Task description – Return only the lines running from the line with "# The origin" down to the line with "obj.parent = empty", both included, exactly as they appear.

Stored data –

##########

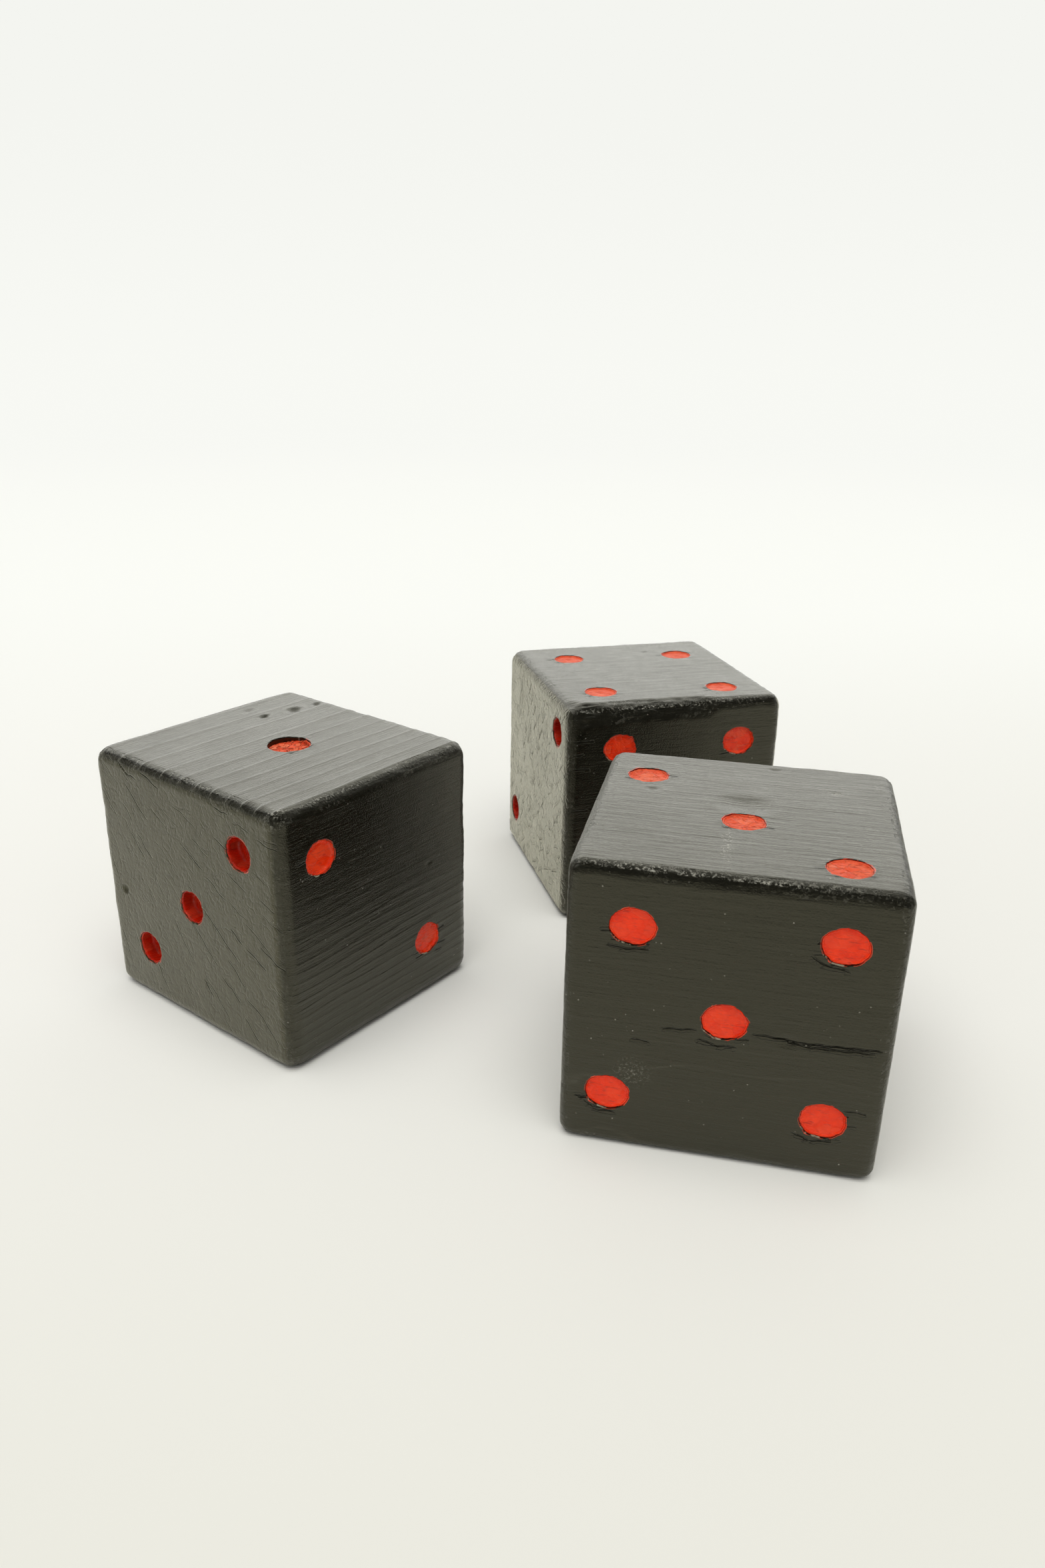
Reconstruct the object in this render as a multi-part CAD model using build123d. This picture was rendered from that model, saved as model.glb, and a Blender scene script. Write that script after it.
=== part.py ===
from build123d import *
import os

# A set of three giant yard dice: solid softwood blocks with drilled, enamelled pips.
# Lengths are in millimetres and angles in degrees. Each die is first modelled about its own
# centre with the wood grain along X, so its two X faces are end grain, and is then turned and
# stood on the ground at its place in the set.

# ---- timber blocks, sawn from square post and sanded round on every edge ----
LEFT_SIZE = (86.0, 91.5, 89.0)
FRONT_SIZE = (90.0, 89.0, 90.0)
BACK_SIZE = (88.0, 87.0, 88.5)
EDGE_RADIUS = 6.0

# ---- how the set lies on the ground: centre of each die and turn about Z ----
LEFT_PLACE = (-81.0, 362.5, 52.5)
FRONT_PLACE = (65.5, 309.0, -12.0)
BACK_PLACE = (47.5, 458.5, 15.5)

# ---- pips, round recesses drilled in every face ----
PIP_DIAMETER = 12.2
SINGLE_PIP_DIAMETER = 15.2  # the pip of a one-pip face is wider
PIP_DEPTH = 2.0             # in long grain
SINGLE_PIP_DEPTH = 3.5      # and deeper
END_PIP_DEPTH = 5.0         # the bit sinks further into end grain
PIP_PITCH = 26.0            # from the middle of a face to a row of pips
POINT_DIAMETER = 2.4        # dimple left by the point of the bit
POINT_DEPTH = 1.2

# ---- enamel skin that lines each pip ----
SKIN_FLOOR = 0.4
SKIN_WALL = 0.35
SKIN_LIP = 0.4              # the skin stops this far below the face
SKIN_GAP = 0.02             # keeps the skin clear of the wall of its hole

# ---- drilling order: the number on each face, opposite faces adding up to seven ----
LEFT_NUMBERS = {"-x": 3, "+x": 4, "-y": 2, "+y": 5, "+z": 1, "-z": 6}
FRONT_NUMBERS = {"-x": 1, "+x": 6, "-y": 5, "+y": 2, "+z": 3, "-z": 4}
BACK_NUMBERS = {"-x": 2, "+x": 5, "-y": 6, "+y": 1, "+z": 4, "-z": 3}

# The pips were marked out by hand, so on these faces they sit off the regular pattern.
# Each pair is the distance to the right of and above the middle of the face.
LEFT_BY_HAND = {
    "-x": [(27.5, 27.5), (1.5, 0.5), (-24.5, -24)],
    "-y": [(-26.5, 26), (20.5, -22.5)],
    "+z": [(1, -2)],
}
FRONT_BY_HAND = {
    "-y": [(-26.5, 27.5), (29, 29), (0, 1.5), (-31, -27), (29, -26)],
    "+z": [(-31, 23), (0, -6.5), (28.5, -30.5)],
}
BACK_BY_HAND = {
    "-x": [(29.5, 31), (-30.5, -26)],
    "-y": [(-23, 27.5), (26, 27), (-24, 0), (26, 0), (-24, -27), (26, -27)],
    "+z": [(-23.5, 22.5), (24.5, 20), (-25, -24), (24.5, -27.5)],
}


def face_plane(face, size):
    """Plane on one face of a die: Z outwards, Y upwards, X to the right seen from outside."""
    half_length, half_width, half_height = (side / 2 for side in size)
    planes = {
        "-x": Plane((-half_length, 0, 0), x_dir=(0, -1, 0), z_dir=(-1, 0, 0)),
        "+x": Plane((half_length, 0, 0), x_dir=(0, 1, 0), z_dir=(1, 0, 0)),
        "-y": Plane((0, -half_width, 0), x_dir=(1, 0, 0), z_dir=(0, -1, 0)),
        "+y": Plane((0, half_width, 0), x_dir=(-1, 0, 0), z_dir=(0, 1, 0)),
        "+z": Plane((0, 0, half_height), x_dir=(1, 0, 0), z_dir=(0, 0, 1)),
        "-z": Plane((0, 0, -half_height), x_dir=(1, 0, 0), z_dir=(0, 0, -1)),
    }
    return planes[face]


def pattern(number):
    """Regular pip centres for a number, seen from outside the face."""
    p = PIP_PITCH
    centre = [(0, 0)]
    falling = [(-p, p), (p, -p)]
    rising = [(-p, -p), (p, p)]
    middle_row = [(-p, 0), (p, 0)]
    patterns = {
        1: centre,
        2: falling,
        3: falling + centre,
        4: falling + rising,
        5: falling + rising + centre,
        6: falling + rising + middle_row,
    }
    return patterns[number]


def drilling(diameter, depth):
    """Material that the bit takes out, with the mouth of the hole at Z = 0."""
    overshoot = 1.0
    barrel = Pos(0, 0, (overshoot - depth) / 2) * Cylinder(diameter / 2, depth + overshoot)
    point = Pos(0, 0, -depth - POINT_DEPTH / 2) * Cone(0.0, POINT_DIAMETER / 2, POINT_DEPTH)
    return barrel + point


def enamel(diameter, depth):
    """Cup-shaped skin of paint on the floor and wall of a hole, filling the point dimple."""
    radius = diameter / 2 - SKIN_GAP
    height = depth - SKIN_LIP
    hollow = height - SKIN_FLOOR
    outside = Pos(0, 0, height / 2 - depth) * Cylinder(radius, height)
    inside = Pos(0, 0, -SKIN_LIP - hollow / 2) * Cylinder(radius - SKIN_WALL, hollow)
    point = Pos(0, 0, -depth - POINT_DEPTH / 2) * Cone(0.0, POINT_DIAMETER / 2, POINT_DEPTH)
    return outside - inside + point


def hole_size(face, number):
    """Diameter and depth of the holes on one face."""
    diameter = SINGLE_PIP_DIAMETER if number == 1 else PIP_DIAMETER
    if face in ("-x", "+x"):
        return diameter, END_PIP_DEPTH
    return diameter, SINGLE_PIP_DEPTH if number == 1 else PIP_DEPTH


def make_die(name, size, place, numbers, by_hand):
    """One die on the ground: its block and one group of enamel skins for each face."""
    x, y, turn = place
    stand = Pos(x, y, size[2] / 2) * Rot(0, 0, turn)
    block = Box(*size)
    block = fillet(block.edges(), EDGE_RADIUS)
    skins = {}
    for face, number in numbers.items():
        hole = hole_size(face, number)
        plane = face_plane(face, size)
        centres = by_hand.get(face, pattern(number))
        seats = [plane * Pos(u, v, 0) for u, v in centres]
        for seat in seats:
            block -= seat * drilling(*hole)
        skins[number] = [stand * (seat * enamel(*hole)) for seat in seats]
    nodes = {f"{name}_block": stand * block}
    for number in sorted(skins):
        nodes[f"{name}_pips_{number}"] = Compound(skins[number])
    return nodes


nodes = {}
nodes.update(make_die("left_die", LEFT_SIZE, LEFT_PLACE, LEFT_NUMBERS, LEFT_BY_HAND))
nodes.update(make_die("front_die", FRONT_SIZE, FRONT_PLACE, FRONT_NUMBERS, FRONT_BY_HAND))
nodes.update(make_die("back_die", BACK_SIZE, BACK_PLACE, BACK_NUMBERS, BACK_BY_HAND))

# The origin is on the ground, below the middle of the set.
boxes = [shape.bounding_box() for name, shape in nodes.items() if name.endswith("_block")]
middle_x = (min(box.min.X for box in boxes) + max(box.max.X for box in boxes)) / 2
middle_y = (min(box.min.Y for box in boxes) + max(box.max.Y for box in boxes)) / 2
os.makedirs("parts", exist_ok=True)
for name, shape in nodes.items():
    export_step(Pos(-middle_x, -middle_y, 0) * shape, f"parts/{name}.step")
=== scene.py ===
import math
from types import SimpleNamespace

import bpy
import numpy as np
from mathutils import Matrix, Vector


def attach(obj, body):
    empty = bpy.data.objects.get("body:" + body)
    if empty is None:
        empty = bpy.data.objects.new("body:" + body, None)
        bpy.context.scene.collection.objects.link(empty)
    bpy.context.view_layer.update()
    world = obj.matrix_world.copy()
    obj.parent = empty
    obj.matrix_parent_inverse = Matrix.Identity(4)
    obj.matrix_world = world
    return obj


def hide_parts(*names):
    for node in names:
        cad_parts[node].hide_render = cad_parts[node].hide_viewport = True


# Three giant yard dice: sawn softwood blocks under worn black paint, with drilled pips under
# red enamel. A die's shape is worked out in its own frame, in millimetres, with the wood grain
# along X; its object then carries that mesh, in metres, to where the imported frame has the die.

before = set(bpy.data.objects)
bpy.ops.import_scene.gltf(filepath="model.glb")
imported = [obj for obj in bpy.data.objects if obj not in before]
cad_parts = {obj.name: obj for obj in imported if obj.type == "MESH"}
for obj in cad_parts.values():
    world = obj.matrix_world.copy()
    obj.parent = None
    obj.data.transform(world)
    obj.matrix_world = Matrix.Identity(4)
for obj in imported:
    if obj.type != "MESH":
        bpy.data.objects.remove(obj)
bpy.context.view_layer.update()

MM = 0.001

# Which way is right, up and out on each face, seen from outside.
FACES = {
    "-x": ((0, -1, 0), (0, 0, 1), (-1, 0, 0)),
    "+x": ((0, 1, 0), (0, 0, 1), (1, 0, 0)),
    "-y": ((1, 0, 0), (0, 0, 1), (0, -1, 0)),
    "+y": ((-1, 0, 0), (0, 0, 1), (0, 1, 0)),
    "+z": ((1, 0, 0), (0, 1, 0), (0, 0, 1)),
    "-z": ((1, 0, 0), (0, -1, 0), (0, 0, -1)),
}
FACES = {face: np.array(axes, float) for face, axes in FACES.items()}
OPPOSITE = {"-x": "+x", "-y": "+y", "+z": "-z"}
END_GRAIN = ("-x", "+x")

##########

Solution to this problem –
# The origin is on the ground, below the middle of the set.
boxes = [shape.bounding_box() for name, shape in nodes.items() if name.endswith("_block")]
middle_x = (min(box.min.X for box in boxes) + max(box.max.X for box in boxes)) / 2
middle_y = (min(box.min.Y for box in boxes) + max(box.max.Y for box in boxes)) / 2
os.makedirs("parts", exist_ok=True)
for name, shape in nodes.items():
    export_step(Pos(-middle_x, -middle_y, 0) * shape, f"parts/{name}.step")
=== scene.py ===
import math
from types import SimpleNamespace

import bpy
import numpy as np
from mathutils import Matrix, Vector


def attach(obj, body):
    empty = bpy.data.objects.get("body:" + body)
    if empty is None:
        empty = bpy.data.objects.new("body:" + body, None)
        bpy.context.scene.collection.objects.link(empty)
    bpy.context.view_layer.update()
    world = obj.matrix_world.copy()
    obj.parent = empty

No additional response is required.